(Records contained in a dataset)
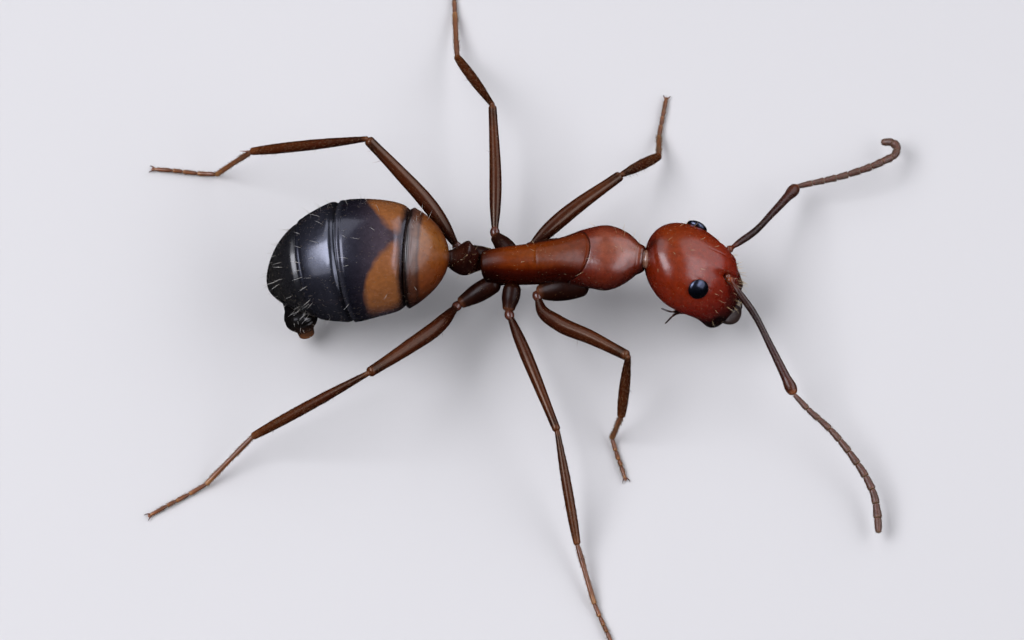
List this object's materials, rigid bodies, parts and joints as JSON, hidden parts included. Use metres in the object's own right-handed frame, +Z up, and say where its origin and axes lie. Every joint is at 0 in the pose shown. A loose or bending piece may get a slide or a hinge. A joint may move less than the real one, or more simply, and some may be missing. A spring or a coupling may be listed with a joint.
{
  "type": "carpenter ant",
  "caption": "Carpenter ant worker standing on spread legs, with a large heart-shaped head turned down, long bent feelers, a slim waist and an egg-shaped banded gaster.",
  "frame": {"origin": "on the floor that the feet stand on, under the middle of the whole ant's bounding box", "axes": "+X runs along the trunk towards the head, +Y to the ant's left, +Z up from the floor"},
  "size_m": [0.0154, 0.0156, 0.0032],
  "materials": {
    "head_shell": "glossy mahogany chitin",
    "jaw_shell": "glossy near-black chitin",
    "eye_lens": "black faceted eye with a soft shine",
    "trunk_shell": "satin orange-brown chitin",
    "waist_shell": "glossy dark brown chitin",
    "thigh_shell": "glossy dark red-brown chitin with fine pale hairs",
    "shin_shell": "glossy dark red-brown chitin with fine pale hairs",
    "foot_shell": "orange-brown chitin, thin and partly clear",
    "feeler_shell": "grey-brown chitin under fine down",
    "gaster_amber": "glossy amber chitin with a dark rear band",
    "gaster_slate": "glossy slate chitin with an amber patch on each side",
    "gaster_black": "glossy blue-black chitin"
  },
  "bodies": {
    "root": {"coxa_fore_left": "waist_shell", "coxa_fore_right": "waist_shell", "coxa_hind_left": "waist_shell", "coxa_hind_right": "waist_shell", "coxa_middle_left": "waist_shell", "coxa_middle_right": "waist_shell", "eye_left": "eye_lens", "eye_right": "eye_lens", "femur_fore_left": "thigh_shell", "femur_fore_right": "thigh_shell", "femur_hind_left": "thigh_shell", "femur_hind_right": "thigh_shell", "femur_middle_left": "thigh_shell", "femur_middle_right": "thigh_shell", "funiculus_base_left": "feeler_shell", "funiculus_base_right": "feeler_shell", "funiculus_tip_left": "feeler_shell", "funiculus_tip_right": "feeler_shell", "gaster_plate_1": "gaster_amber", "gaster_plate_2": "gaster_slate", "gaster_plate_3": "gaster_black", "gaster_plate_4": "gaster_black", "gaster_tip": "gaster_black", "head": "head_shell", "jaw_left": "jaw_shell", "jaw_right": "jaw_shell", "mesothorax": "trunk_shell", "petiole": "waist_shell", "propodeum": "trunk_shell", "prothorax": "trunk_shell", "scape_left": "feeler_shell", "scape_right": "feeler_shell", "tarsus_fore_left": "foot_shell", "tarsus_fore_right": "foot_shell", "tarsus_hind_left": "foot_shell", "tarsus_hind_right": "foot_shell", "tarsus_middle_left": "foot_shell", "tarsus_middle_right": "foot_shell", "tibia_fore_left": "shin_shell", "tibia_fore_right": "shin_shell", "tibia_hind_left": "shin_shell", "tibia_hind_right": "shin_shell", "tibia_middle_left": "shin_shell", "tibia_middle_right": "shin_shell"}
  },
  "joints": []
}
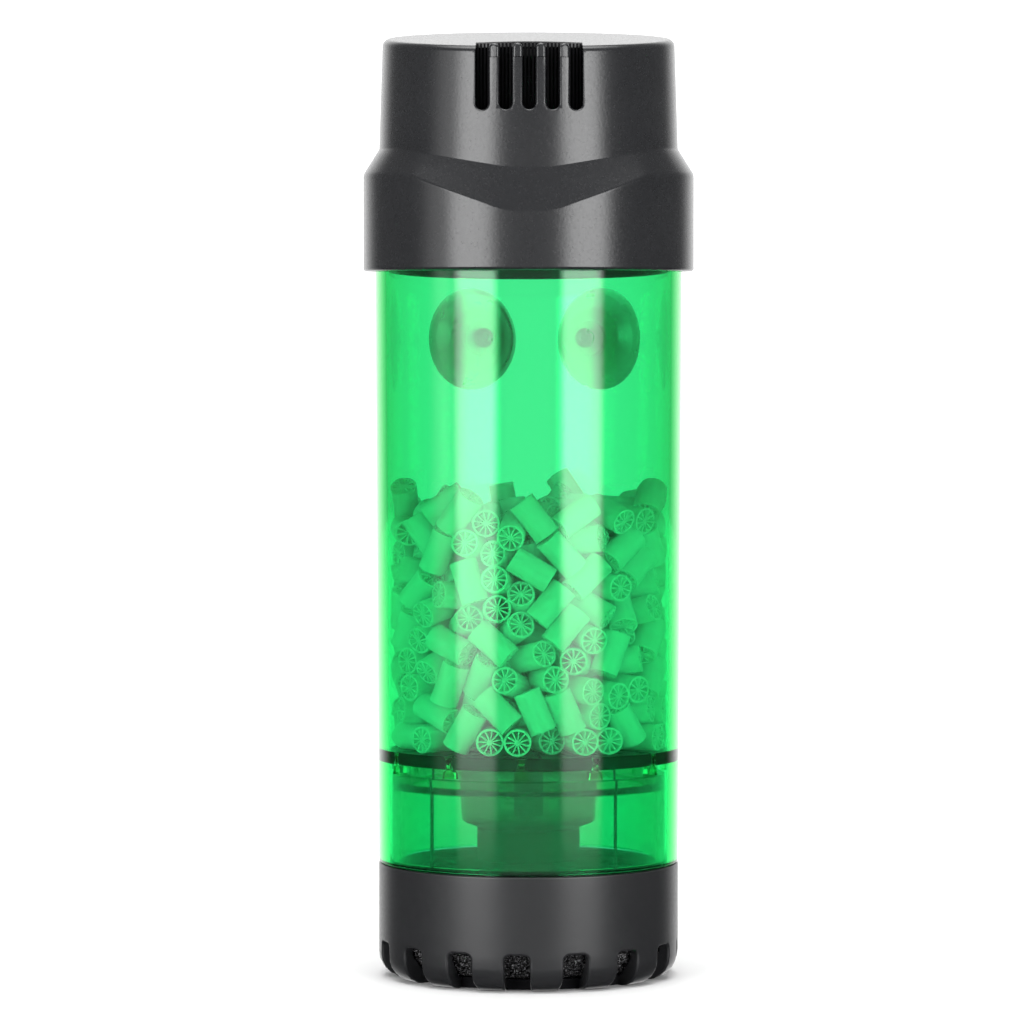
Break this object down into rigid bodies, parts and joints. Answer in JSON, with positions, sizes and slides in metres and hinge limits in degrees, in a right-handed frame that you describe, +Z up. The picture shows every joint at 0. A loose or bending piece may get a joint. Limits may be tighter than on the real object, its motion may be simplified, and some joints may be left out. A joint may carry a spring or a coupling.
{
  "type": "aquarium moving-bed filter",
  "caption": "Upright aquarium filter: slatted black head, clear green tube with loose wheel media, notched divider, slotted black base with sponge, two suction cups behind.",
  "frame": {"origin": "centre of the base's underside, on the surface it stands on", "axes": "+Z up along the tube; -Y is the front, with the outlet slots; the suction cups and the air inlet are at +Y"},
  "size_m": [0.0654, 0.0737, 0.1898],
  "materials": {
    "black_plastic": "satin, fine spark texture",
    "inner_plastic": "plain moulded",
    "smoke_plastic": "clear smoke grey",
    "green_tube": "clear green, polished",
    "media_plastic": "plain moulded, off-white",
    "black_sponge": "open-cell foam",
    "black_rubber": "smooth",
    "clear_rubber": "smooth",
    "porous_stone": "sintered grains"
  },
  "bodies": {
    "base": {"base_shell": "black_plastic", "intake_sponge": "black_sponge", "base_deck": "inner_plastic", "air_barb": "black_plastic", "barb_grommet": "black_rubber", "air_pipe": "inner_plastic", "diffuser_stem": "inner_plastic", "diffuser_cup": "smoke_plastic", "air_stone": "porous_stone"},
    "base_seal": {"base_gasket": "black_rubber"},
    "column": {"tube": "green_tube", "divider_plate": "inner_plastic", "chamber_sleeve": "smoke_plastic", "media_bed": "media_plastic", "media_wheel_01": "media_plastic", "media_wheel_02": "media_plastic", "media_wheel_03": "media_plastic", "media_wheel_04": "media_plastic", "media_wheel_05": "media_plastic", "media_wheel_06": "media_plastic", "media_wheel_07": "media_plastic", "media_wheel_08": "media_plastic", "media_wheel_09": "media_plastic", "media_wheel_10": "media_plastic"},
    "cup_left": {"suction_cup_left": "clear_rubber"},
    "cup_right": {"suction_cup_right": "clear_rubber"},
    "head_seal": {"head_gasket": "black_rubber"},
    "head": {"head_shell": "black_plastic", "head_collar": "inner_plastic", "outlet_screen": "inner_plastic"}
  },
  "joints": [
    {"name": "tube_turn", "type": "hinge", "parent": "base", "child": "base_seal", "pos_m": [0, 0, 0.018], "axis": [0, 0, 1], "continuous": true},
    {"name": "tube_lift", "type": "slide", "parent": "base_seal", "child": "column", "axis": [0, 0, 1], "range_m": [0, 0.03]},
    {"name": "head_turn", "type": "hinge", "parent": "column", "child": "head_seal", "pos_m": [0, 0, 0.148], "axis": [0, 0, 1], "continuous": true},
    {"name": "head_lift", "type": "slide", "parent": "head_seal", "child": "head", "axis": [0, 0, 1], "range_m": [0, 0.045]},
    {"name": "cup_left_turn", "type": "hinge", "parent": "column", "child": "cup_left", "pos_m": [-0.01001, 0.02828, 0.127], "axis": [-0.3338, 0.9426, 0], "continuous": true},
    {"name": "cup_right_turn", "type": "hinge", "parent": "column", "child": "cup_right", "pos_m": [0.01292, 0.02708, 0.127], "axis": [0.4305, 0.9026, 0], "continuous": true}
  ]
}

-- WHAT YOU HAVE TO DO --
Set down the listing above in full, please, exactly as it appears.

-- SOLUTION FOR THIS TASK --
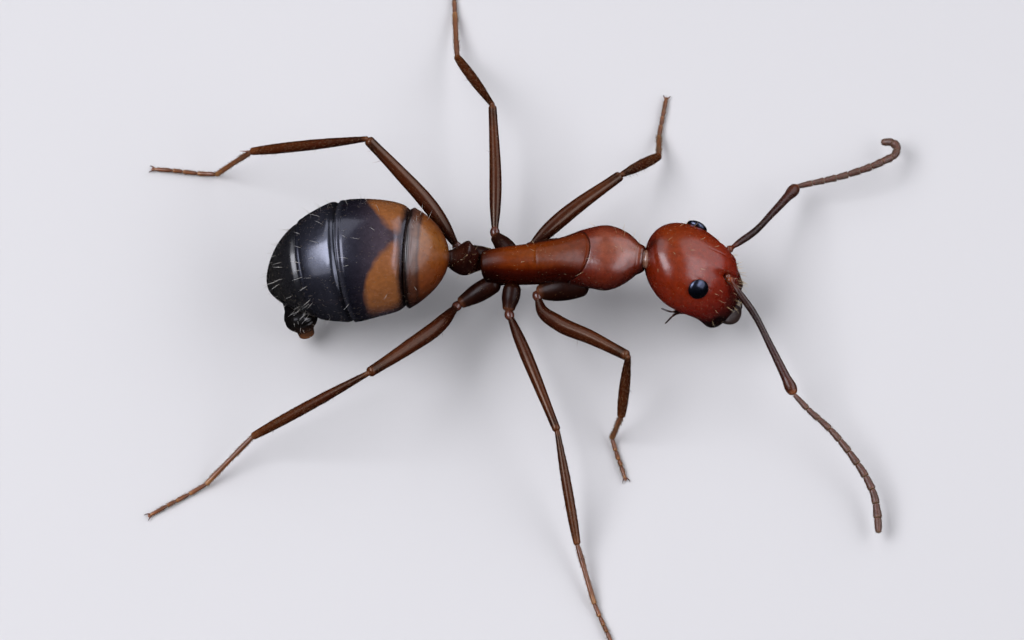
List this object's materials, rigid bodies, parts and joints as JSON, hidden parts included. Use metres in the object's own right-handed frame, +Z up, and say where its origin and axes lie. Every joint is at 0 in the pose shown. A loose or bending piece may get a slide or a hinge. A joint may move less than the real one, or more simply, and some may be missing. A spring or a coupling may be listed with a joint.
{
  "type": "carpenter ant",
  "caption": "Carpenter ant worker standing on spread legs, with a large heart-shaped head turned down, long bent feelers, a slim waist and an egg-shaped banded gaster.",
  "frame": {"origin": "on the floor that the feet stand on, under the middle of the whole ant's bounding box", "axes": "+X runs along the trunk towards the head, +Y to the ant's left, +Z up from the floor"},
  "size_m": [0.0154, 0.0156, 0.0032],
  "materials": {
    "head_shell": "glossy mahogany chitin",
    "jaw_shell": "glossy near-black chitin",
    "eye_lens": "black faceted eye with a soft shine",
    "trunk_shell": "satin orange-brown chitin",
    "waist_shell": "glossy dark brown chitin",
    "thigh_shell": "glossy dark red-brown chitin with fine pale hairs",
    "shin_shell": "glossy dark red-brown chitin with fine pale hairs",
    "foot_shell": "orange-brown chitin, thin and partly clear",
    "feeler_shell": "grey-brown chitin under fine down",
    "gaster_amber": "glossy amber chitin with a dark rear band",
    "gaster_slate": "glossy slate chitin with an amber patch on each side",
    "gaster_black": "glossy blue-black chitin"
  },
  "bodies": {
    "root": {"coxa_fore_left": "waist_shell", "coxa_fore_right": "waist_shell", "coxa_hind_left": "waist_shell", "coxa_hind_right": "waist_shell", "coxa_middle_left": "waist_shell", "coxa_middle_right": "waist_shell", "eye_left": "eye_lens", "eye_right": "eye_lens", "femur_fore_left": "thigh_shell", "femur_fore_right": "thigh_shell", "femur_hind_left": "thigh_shell", "femur_hind_right": "thigh_shell", "femur_middle_left": "thigh_shell", "femur_middle_right": "thigh_shell", "funiculus_base_left": "feeler_shell", "funiculus_base_right": "feeler_shell", "funiculus_tip_left": "feeler_shell", "funiculus_tip_right": "feeler_shell", "gaster_plate_1": "gaster_amber", "gaster_plate_2": "gaster_slate", "gaster_plate_3": "gaster_black", "gaster_plate_4": "gaster_black", "gaster_tip": "gaster_black", "head": "head_shell", "jaw_left": "jaw_shell", "jaw_right": "jaw_shell", "mesothorax": "trunk_shell", "petiole": "waist_shell", "propodeum": "trunk_shell", "prothorax": "trunk_shell", "scape_left": "feeler_shell", "scape_right": "feeler_shell", "tarsus_fore_left": "foot_shell", "tarsus_fore_right": "foot_shell", "tarsus_hind_left": "foot_shell", "tarsus_hind_right": "foot_shell", "tarsus_middle_left": "foot_shell", "tarsus_middle_right": "foot_shell", "tibia_fore_left": "shin_shell", "tibia_fore_right": "shin_shell", "tibia_hind_left": "shin_shell", "tibia_hind_right": "shin_shell", "tibia_middle_left": "shin_shell", "tibia_middle_right": "shin_shell"}
  },
  "joints": []
}
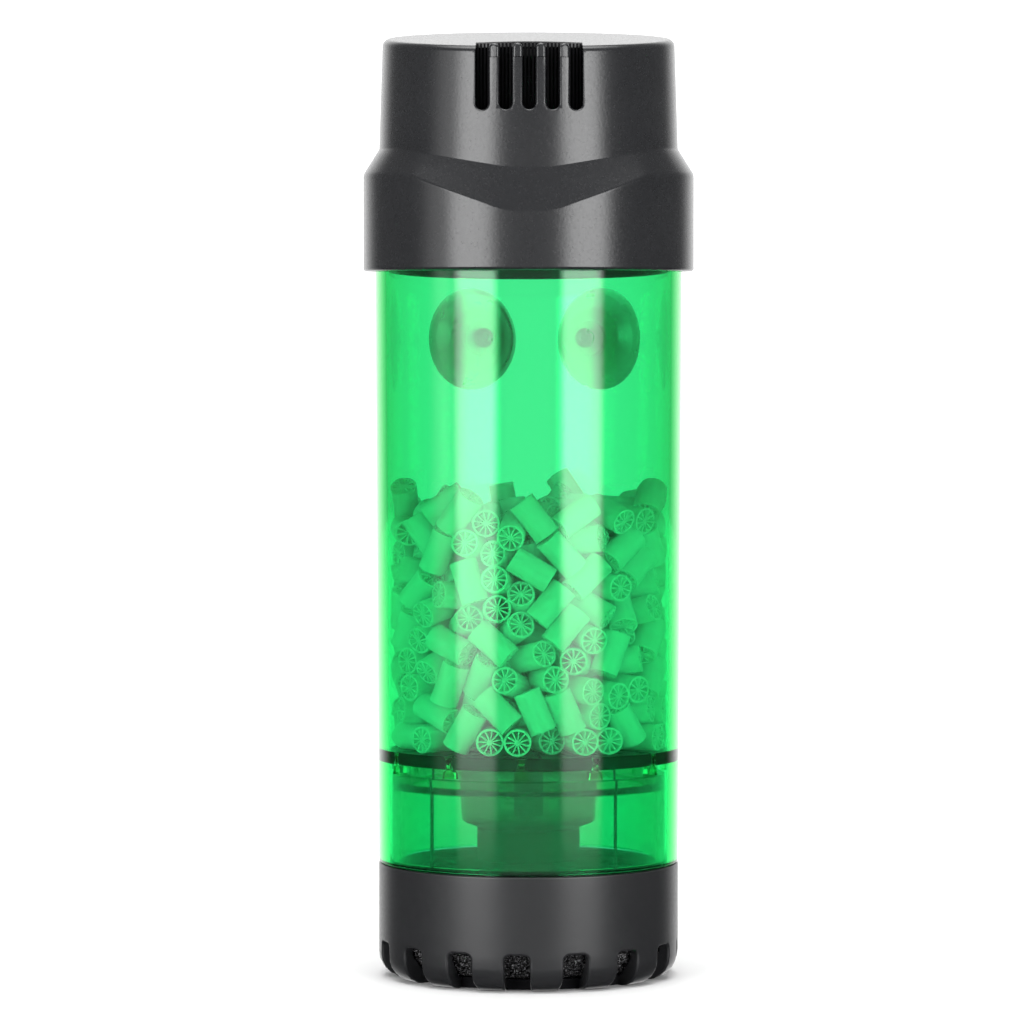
Break this object down into rigid bodies, parts and joints. Answer in JSON, with positions, sizes and slides in metres and hinge limits in degrees, in a right-handed frame that you describe, +Z up. The picture shows every joint at 0. A loose or bending piece may get a joint. Limits may be tighter than on the real object, its motion may be simplified, and some joints may be left out. A joint may carry a spring or a coupling.
{
  "type": "aquarium moving-bed filter",
  "caption": "Upright aquarium filter: slatted black head, clear green tube with loose wheel media, notched divider, slotted black base with sponge, two suction cups behind.",
  "frame": {"origin": "centre of the base's underside, on the surface it stands on", "axes": "+Z up along the tube; -Y is the front, with the outlet slots; the suction cups and the air inlet are at +Y"},
  "size_m": [0.0654, 0.0737, 0.1898],
  "materials": {
    "black_plastic": "satin, fine spark texture",
    "inner_plastic": "plain moulded",
    "smoke_plastic": "clear smoke grey",
    "green_tube": "clear green, polished",
    "media_plastic": "plain moulded, off-white",
    "black_sponge": "open-cell foam",
    "black_rubber": "smooth",
    "clear_rubber": "smooth",
    "porous_stone": "sintered grains"
  },
  "bodies": {
    "base": {"base_shell": "black_plastic", "intake_sponge": "black_sponge", "base_deck": "inner_plastic", "air_barb": "black_plastic", "barb_grommet": "black_rubber", "air_pipe": "inner_plastic", "diffuser_stem": "inner_plastic", "diffuser_cup": "smoke_plastic", "air_stone": "porous_stone"},
    "base_seal": {"base_gasket": "black_rubber"},
    "column": {"tube": "green_tube", "divider_plate": "inner_plastic", "chamber_sleeve": "smoke_plastic", "media_bed": "media_plastic", "media_wheel_01": "media_plastic", "media_wheel_02": "media_plastic", "media_wheel_03": "media_plastic", "media_wheel_04": "media_plastic", "media_wheel_05": "media_plastic", "media_wheel_06": "media_plastic", "media_wheel_07": "media_plastic", "media_wheel_08": "media_plastic", "media_wheel_09": "media_plastic", "media_wheel_10": "media_plastic"},
    "cup_left": {"suction_cup_left": "clear_rubber"},
    "cup_right": {"suction_cup_right": "clear_rubber"},
    "head_seal": {"head_gasket": "black_rubber"},
    "head": {"head_shell": "black_plastic", "head_collar": "inner_plastic", "outlet_screen": "inner_plastic"}
  },
  "joints": [
    {"name": "tube_turn", "type": "hinge", "parent": "base", "child": "base_seal", "pos_m": [0, 0, 0.018], "axis": [0, 0, 1], "continuous": true},
    {"name": "tube_lift", "type": "slide", "parent": "base_seal", "child": "column", "axis": [0, 0, 1], "range_m": [0, 0.03]},
    {"name": "head_turn", "type": "hinge", "parent": "column", "child": "head_seal", "pos_m": [0, 0, 0.148], "axis": [0, 0, 1], "continuous": true},
    {"name": "head_lift", "type": "slide", "parent": "head_seal", "child": "head", "axis": [0, 0, 1], "range_m": [0, 0.045]},
    {"name": "cup_left_turn", "type": "hinge", "parent": "column", "child": "cup_left", "pos_m": [-0.01001, 0.02828, 0.127], "axis": [-0.3338, 0.9426, 0], "continuous": true},
    {"name": "cup_right_turn", "type": "hinge", "parent": "column", "child": "cup_right", "pos_m": [0.01292, 0.02708, 0.127], "axis": [0.4305, 0.9026, 0], "continuous": true}
  ]
}